TASK:
Quote, please, the line with "record = json.load(file)", the line with "obj.data.transform(world)", and every line between them, exactly and with nothing else.

++++ RAW DATA ++++

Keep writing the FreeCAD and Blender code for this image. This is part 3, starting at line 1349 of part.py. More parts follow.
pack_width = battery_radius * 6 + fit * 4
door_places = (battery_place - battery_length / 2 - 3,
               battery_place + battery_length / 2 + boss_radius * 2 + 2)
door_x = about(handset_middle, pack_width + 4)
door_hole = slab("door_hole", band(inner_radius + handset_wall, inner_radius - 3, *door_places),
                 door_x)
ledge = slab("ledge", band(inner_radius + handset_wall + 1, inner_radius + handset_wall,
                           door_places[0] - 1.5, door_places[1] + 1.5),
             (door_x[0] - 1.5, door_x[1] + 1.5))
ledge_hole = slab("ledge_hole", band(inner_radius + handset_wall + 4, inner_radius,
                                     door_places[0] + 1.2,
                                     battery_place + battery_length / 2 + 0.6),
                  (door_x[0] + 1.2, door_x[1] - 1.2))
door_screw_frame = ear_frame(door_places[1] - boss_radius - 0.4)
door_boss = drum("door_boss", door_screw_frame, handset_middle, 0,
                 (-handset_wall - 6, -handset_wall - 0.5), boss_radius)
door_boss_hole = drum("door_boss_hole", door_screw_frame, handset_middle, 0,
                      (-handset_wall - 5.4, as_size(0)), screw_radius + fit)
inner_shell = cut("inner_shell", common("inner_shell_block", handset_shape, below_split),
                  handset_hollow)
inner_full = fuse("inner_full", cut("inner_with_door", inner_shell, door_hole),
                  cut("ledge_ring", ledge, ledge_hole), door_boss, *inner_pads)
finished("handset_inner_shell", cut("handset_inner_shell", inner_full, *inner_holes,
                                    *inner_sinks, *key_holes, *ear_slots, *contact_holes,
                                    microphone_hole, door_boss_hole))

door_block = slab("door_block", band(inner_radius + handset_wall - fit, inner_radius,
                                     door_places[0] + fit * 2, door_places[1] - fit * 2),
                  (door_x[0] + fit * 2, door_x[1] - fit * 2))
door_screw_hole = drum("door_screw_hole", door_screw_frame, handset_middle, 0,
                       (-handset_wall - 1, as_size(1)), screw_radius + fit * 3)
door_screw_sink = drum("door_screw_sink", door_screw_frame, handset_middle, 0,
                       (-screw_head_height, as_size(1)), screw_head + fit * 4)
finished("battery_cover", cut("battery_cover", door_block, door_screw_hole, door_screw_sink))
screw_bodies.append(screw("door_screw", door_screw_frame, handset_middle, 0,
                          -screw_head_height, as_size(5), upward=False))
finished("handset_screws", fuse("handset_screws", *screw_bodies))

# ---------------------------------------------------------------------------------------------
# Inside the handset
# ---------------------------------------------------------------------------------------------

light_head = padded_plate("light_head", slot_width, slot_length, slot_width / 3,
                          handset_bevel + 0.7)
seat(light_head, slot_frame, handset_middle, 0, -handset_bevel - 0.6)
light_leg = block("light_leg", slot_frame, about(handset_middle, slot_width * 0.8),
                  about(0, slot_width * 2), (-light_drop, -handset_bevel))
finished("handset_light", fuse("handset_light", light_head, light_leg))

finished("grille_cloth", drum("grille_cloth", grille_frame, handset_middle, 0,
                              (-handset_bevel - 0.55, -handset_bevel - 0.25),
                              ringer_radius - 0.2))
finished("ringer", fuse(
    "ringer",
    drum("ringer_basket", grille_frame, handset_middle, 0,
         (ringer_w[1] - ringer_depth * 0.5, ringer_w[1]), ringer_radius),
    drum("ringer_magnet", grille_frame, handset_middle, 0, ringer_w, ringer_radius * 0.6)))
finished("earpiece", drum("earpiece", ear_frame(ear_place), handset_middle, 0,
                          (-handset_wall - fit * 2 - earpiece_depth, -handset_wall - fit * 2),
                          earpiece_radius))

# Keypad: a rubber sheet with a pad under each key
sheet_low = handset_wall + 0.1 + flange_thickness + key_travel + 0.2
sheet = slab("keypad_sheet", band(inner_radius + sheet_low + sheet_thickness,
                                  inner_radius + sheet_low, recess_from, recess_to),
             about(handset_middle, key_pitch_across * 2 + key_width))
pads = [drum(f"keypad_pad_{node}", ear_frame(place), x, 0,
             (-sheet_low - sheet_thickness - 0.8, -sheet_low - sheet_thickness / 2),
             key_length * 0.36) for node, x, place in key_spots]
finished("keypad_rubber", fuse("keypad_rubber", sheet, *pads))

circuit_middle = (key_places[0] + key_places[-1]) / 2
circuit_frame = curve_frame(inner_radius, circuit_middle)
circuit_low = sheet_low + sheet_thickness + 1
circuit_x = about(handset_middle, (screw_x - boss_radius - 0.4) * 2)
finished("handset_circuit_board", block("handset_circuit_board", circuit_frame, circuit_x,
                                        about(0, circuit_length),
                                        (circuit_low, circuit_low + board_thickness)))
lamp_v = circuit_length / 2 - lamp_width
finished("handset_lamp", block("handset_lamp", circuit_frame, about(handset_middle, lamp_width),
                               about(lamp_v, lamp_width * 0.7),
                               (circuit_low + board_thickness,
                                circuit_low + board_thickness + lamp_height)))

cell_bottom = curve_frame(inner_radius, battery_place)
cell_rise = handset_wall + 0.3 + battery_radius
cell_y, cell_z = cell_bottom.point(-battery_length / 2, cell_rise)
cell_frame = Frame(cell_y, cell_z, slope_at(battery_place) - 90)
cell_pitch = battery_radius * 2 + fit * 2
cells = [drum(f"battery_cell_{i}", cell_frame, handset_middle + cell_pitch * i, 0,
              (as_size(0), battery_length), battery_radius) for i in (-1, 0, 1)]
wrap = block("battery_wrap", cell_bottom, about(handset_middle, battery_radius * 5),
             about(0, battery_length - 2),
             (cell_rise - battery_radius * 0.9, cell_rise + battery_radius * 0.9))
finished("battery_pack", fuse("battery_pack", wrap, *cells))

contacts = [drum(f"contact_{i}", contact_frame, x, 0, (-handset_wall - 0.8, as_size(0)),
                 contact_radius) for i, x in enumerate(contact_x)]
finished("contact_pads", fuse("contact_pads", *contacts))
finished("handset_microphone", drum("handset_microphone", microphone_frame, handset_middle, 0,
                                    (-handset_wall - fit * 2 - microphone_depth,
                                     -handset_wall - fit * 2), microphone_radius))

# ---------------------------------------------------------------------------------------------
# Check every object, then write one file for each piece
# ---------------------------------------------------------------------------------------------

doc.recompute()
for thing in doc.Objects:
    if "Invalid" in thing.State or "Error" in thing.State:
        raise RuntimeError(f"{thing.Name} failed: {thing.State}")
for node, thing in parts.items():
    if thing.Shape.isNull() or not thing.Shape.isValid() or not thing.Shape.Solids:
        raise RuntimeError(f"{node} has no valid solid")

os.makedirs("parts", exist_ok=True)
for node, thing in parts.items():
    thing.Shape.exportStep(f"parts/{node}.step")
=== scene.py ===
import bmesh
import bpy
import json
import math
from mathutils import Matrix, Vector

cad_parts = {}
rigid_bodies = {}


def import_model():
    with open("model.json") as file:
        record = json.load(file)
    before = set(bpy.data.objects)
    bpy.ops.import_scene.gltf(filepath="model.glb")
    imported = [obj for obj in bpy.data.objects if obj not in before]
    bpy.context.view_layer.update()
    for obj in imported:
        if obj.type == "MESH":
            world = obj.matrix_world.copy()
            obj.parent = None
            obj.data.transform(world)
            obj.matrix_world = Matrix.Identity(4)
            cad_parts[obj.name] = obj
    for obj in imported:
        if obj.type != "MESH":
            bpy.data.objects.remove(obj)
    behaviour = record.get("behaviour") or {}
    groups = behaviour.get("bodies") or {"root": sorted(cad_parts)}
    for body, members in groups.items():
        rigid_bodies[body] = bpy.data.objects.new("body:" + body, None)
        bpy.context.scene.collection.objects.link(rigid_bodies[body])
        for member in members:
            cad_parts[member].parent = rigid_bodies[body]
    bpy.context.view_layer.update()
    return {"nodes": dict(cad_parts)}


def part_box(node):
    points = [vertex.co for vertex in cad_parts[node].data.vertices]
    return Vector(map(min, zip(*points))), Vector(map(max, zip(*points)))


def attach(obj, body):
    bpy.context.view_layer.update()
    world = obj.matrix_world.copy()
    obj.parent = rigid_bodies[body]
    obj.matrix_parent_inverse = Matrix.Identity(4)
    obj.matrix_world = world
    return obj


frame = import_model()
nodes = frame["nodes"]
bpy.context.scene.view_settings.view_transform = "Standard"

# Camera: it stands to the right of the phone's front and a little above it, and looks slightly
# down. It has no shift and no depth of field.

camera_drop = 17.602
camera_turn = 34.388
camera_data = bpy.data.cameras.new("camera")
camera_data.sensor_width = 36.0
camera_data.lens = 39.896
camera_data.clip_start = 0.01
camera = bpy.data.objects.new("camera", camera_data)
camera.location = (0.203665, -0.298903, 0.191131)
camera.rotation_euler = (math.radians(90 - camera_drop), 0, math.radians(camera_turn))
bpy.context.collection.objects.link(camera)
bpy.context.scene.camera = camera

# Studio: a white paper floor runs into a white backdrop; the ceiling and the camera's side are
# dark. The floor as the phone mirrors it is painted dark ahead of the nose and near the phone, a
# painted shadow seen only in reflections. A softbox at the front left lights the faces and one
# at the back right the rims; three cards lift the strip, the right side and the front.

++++

SOLUTION BELOW:
        record = json.load(file)
    before = set(bpy.data.objects)
    bpy.ops.import_scene.gltf(filepath="model.glb")
    imported = [obj for obj in bpy.data.objects if obj not in before]
    bpy.context.view_layer.update()
    for obj in imported:
        if obj.type == "MESH":
            world = obj.matrix_world.copy()
            obj.parent = None
            obj.data.transform(world)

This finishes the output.